The fast lane keeps getting faster. The Bengals always seem to be looking for guards. There is a new offense, but there is also the buzz they're going back to the more physical play of two years ago, a game that fits Livings' mauling, strong style. Starting job or no, Livings is still thinking about the black car.
Plus, his oldest is approaching school age and "we don't want them to keep flipping schools," Nate Livings says. So they are making plans to move to the Atlanta area, three hours from Dianne's family and six hours from his. She'll take the Georgia boards in July with an eye to practicing right away and he'll keep working out and watching film and they'll both take care of the kids.
"We pray a lot," Nate Livings says. "We sit around and talk about our next moves. We want to be where God wants us to be. If we make moves without talking to God and if it's not where God wants you to be, I feel like you're in the wrong spot."
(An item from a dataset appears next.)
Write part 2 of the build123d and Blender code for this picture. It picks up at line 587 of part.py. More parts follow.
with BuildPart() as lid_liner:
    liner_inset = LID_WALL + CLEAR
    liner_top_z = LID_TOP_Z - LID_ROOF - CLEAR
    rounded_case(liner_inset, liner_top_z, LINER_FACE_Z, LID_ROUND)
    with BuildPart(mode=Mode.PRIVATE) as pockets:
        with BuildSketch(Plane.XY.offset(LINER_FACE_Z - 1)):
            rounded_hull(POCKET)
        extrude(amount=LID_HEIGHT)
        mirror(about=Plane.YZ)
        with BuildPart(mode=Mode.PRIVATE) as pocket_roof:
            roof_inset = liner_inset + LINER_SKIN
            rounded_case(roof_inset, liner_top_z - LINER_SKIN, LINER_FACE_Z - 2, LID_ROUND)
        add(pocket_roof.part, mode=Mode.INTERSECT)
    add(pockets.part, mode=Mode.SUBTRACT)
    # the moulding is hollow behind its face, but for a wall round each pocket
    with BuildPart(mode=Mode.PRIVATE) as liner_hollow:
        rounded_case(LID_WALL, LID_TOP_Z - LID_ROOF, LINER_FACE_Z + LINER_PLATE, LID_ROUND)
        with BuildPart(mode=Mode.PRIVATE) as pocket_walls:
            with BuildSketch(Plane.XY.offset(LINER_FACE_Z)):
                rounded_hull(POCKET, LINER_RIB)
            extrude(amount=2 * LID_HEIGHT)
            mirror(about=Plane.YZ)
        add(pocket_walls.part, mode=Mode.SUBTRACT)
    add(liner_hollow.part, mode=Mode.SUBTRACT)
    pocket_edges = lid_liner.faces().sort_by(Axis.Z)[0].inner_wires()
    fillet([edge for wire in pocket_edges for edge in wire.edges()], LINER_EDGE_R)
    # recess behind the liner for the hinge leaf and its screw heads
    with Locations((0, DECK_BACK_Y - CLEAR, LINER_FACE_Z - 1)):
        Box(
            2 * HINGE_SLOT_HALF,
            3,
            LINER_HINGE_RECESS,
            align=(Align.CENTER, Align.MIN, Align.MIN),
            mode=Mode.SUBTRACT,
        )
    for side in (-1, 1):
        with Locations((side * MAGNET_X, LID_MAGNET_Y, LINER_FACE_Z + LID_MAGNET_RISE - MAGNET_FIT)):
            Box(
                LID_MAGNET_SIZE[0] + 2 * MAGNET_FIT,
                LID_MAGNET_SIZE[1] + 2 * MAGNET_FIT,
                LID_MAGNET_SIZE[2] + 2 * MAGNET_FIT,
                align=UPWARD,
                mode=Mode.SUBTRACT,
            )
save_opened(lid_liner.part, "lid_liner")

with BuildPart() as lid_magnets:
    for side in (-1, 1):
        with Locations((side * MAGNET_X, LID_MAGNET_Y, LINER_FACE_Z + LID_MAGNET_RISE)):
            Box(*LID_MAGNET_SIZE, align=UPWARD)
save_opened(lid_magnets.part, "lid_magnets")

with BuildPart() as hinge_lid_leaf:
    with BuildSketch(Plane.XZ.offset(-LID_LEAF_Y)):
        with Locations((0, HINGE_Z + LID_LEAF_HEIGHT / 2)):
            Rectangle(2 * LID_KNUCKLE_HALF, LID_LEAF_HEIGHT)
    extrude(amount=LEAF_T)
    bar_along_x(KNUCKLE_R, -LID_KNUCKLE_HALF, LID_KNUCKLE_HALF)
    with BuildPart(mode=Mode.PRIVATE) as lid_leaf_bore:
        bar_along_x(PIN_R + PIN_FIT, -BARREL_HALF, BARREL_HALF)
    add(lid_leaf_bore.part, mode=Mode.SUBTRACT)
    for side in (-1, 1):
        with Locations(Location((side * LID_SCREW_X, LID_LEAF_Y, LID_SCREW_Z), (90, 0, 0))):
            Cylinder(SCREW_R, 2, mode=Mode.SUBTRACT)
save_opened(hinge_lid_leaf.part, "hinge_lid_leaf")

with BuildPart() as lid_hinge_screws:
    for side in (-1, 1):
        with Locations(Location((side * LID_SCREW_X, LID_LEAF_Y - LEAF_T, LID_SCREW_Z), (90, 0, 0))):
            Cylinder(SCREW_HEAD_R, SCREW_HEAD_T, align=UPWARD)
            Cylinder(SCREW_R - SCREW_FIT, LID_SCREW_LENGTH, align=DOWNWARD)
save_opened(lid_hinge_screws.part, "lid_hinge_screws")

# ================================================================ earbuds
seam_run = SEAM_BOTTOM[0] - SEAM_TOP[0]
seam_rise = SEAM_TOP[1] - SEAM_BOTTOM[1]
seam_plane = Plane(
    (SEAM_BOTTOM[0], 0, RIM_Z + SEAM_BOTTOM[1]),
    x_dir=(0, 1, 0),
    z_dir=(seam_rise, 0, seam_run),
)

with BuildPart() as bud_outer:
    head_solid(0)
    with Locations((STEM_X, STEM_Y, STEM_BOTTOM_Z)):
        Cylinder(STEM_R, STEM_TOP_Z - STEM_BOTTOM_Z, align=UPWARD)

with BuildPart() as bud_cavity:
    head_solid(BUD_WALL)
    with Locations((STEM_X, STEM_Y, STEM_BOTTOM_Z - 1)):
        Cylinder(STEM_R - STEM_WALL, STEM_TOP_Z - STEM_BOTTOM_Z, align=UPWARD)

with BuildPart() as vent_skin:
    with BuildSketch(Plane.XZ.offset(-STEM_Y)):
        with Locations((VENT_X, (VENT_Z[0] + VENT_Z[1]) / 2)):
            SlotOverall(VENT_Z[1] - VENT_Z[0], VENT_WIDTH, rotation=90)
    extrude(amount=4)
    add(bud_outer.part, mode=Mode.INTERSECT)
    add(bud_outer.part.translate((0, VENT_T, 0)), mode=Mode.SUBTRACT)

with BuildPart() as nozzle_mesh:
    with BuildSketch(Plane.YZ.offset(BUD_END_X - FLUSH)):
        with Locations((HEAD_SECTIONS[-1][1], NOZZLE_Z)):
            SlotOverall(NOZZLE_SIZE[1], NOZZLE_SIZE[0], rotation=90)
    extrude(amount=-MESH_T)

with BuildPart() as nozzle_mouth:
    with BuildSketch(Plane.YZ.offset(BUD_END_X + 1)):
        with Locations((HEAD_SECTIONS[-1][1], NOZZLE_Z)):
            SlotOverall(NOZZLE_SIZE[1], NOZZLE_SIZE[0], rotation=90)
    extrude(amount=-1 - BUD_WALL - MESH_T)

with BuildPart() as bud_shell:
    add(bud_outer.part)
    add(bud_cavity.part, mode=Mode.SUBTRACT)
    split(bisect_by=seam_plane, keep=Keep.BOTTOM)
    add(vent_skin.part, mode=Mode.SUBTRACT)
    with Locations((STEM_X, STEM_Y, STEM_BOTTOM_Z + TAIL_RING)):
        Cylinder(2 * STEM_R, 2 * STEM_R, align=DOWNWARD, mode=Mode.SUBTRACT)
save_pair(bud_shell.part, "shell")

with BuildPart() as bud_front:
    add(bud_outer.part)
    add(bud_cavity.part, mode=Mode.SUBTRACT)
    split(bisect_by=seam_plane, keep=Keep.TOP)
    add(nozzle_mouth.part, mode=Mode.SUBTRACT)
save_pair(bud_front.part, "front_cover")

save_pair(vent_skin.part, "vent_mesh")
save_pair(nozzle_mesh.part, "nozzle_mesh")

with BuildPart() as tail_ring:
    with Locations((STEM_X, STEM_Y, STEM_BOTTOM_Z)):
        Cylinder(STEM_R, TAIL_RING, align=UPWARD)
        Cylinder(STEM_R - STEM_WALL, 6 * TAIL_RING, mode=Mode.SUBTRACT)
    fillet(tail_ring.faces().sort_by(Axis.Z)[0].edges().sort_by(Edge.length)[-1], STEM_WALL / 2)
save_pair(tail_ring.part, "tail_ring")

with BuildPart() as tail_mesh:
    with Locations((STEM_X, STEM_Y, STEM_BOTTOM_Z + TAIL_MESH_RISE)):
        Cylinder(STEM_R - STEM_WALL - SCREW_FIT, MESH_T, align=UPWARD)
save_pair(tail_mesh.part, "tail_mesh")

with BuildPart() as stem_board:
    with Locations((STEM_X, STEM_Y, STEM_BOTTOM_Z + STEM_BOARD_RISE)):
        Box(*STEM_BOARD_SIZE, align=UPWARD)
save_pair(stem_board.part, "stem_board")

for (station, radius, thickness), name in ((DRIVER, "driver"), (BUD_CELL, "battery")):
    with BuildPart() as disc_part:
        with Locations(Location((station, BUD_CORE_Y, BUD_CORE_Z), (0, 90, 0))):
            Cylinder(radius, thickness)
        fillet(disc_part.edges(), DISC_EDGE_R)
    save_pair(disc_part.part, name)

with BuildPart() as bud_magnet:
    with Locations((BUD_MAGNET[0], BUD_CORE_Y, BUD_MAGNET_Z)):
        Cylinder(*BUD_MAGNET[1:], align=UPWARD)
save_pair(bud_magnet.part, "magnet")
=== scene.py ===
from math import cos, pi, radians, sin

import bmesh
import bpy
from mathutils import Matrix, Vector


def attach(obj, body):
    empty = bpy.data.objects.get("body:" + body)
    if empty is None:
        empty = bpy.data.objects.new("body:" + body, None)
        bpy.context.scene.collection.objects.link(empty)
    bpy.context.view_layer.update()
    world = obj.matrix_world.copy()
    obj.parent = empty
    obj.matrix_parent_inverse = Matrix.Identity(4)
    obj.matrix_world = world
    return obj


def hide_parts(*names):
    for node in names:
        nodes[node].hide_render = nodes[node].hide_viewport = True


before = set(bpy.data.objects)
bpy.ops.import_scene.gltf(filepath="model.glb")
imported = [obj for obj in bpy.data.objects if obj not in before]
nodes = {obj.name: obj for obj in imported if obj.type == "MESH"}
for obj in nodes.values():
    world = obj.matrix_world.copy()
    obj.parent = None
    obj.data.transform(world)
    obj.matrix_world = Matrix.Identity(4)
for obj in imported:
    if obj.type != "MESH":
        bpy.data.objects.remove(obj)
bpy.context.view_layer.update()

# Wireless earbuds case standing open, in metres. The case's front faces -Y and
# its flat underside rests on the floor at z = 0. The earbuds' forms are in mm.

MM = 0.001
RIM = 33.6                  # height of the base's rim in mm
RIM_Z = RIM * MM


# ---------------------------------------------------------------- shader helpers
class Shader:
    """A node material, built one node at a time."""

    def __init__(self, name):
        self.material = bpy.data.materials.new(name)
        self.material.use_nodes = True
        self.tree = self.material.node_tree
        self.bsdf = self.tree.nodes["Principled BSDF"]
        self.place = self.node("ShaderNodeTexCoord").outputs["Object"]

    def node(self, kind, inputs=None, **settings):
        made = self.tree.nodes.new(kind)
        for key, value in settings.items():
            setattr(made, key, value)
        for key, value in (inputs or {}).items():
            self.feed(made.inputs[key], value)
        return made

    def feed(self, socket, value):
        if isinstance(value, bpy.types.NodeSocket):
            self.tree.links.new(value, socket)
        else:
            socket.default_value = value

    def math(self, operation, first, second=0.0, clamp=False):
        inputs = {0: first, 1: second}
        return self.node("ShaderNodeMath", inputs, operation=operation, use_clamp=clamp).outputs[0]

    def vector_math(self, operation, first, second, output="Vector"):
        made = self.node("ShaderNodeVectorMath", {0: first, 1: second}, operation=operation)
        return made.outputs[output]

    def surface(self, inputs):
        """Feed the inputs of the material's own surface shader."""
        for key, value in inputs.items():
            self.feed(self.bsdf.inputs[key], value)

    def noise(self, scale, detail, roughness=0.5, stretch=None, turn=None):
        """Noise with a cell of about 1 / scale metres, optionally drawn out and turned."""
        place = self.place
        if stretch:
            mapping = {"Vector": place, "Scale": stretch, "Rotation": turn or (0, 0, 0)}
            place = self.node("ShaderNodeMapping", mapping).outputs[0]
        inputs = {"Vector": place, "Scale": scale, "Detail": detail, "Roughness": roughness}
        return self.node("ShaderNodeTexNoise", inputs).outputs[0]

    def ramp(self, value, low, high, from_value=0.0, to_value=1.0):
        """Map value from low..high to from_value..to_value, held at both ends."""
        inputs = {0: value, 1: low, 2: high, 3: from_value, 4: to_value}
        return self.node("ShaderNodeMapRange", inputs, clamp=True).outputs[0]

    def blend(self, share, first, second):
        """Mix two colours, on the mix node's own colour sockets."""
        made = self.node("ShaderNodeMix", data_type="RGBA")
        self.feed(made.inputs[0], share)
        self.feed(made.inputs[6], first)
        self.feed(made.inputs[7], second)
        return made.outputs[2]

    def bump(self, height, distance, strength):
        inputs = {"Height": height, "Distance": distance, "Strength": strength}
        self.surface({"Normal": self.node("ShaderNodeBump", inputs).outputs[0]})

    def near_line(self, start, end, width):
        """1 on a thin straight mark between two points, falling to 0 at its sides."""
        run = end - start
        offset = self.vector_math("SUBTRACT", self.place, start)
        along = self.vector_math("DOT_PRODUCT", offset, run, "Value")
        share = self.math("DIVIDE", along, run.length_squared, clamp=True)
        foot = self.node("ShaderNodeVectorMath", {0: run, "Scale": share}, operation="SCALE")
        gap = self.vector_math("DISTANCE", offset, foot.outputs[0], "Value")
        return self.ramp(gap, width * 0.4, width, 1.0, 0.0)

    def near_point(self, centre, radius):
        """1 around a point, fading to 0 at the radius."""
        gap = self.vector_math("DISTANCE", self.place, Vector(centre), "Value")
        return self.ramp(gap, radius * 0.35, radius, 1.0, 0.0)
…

If the two sides get a deal, the offseason workouts start in about two weeks. The family lawyer says she's been reading that it is still coming down to money and that if it goes to court, it could favor the players. But no one wants to see it come to that, she knows from the sports law chapter.
"I want to go back to work," Nate Livings says on the set of reality. "We're all waiting to see what happens this weekend. We pray there is no lockout. If there is, I'm still good to go."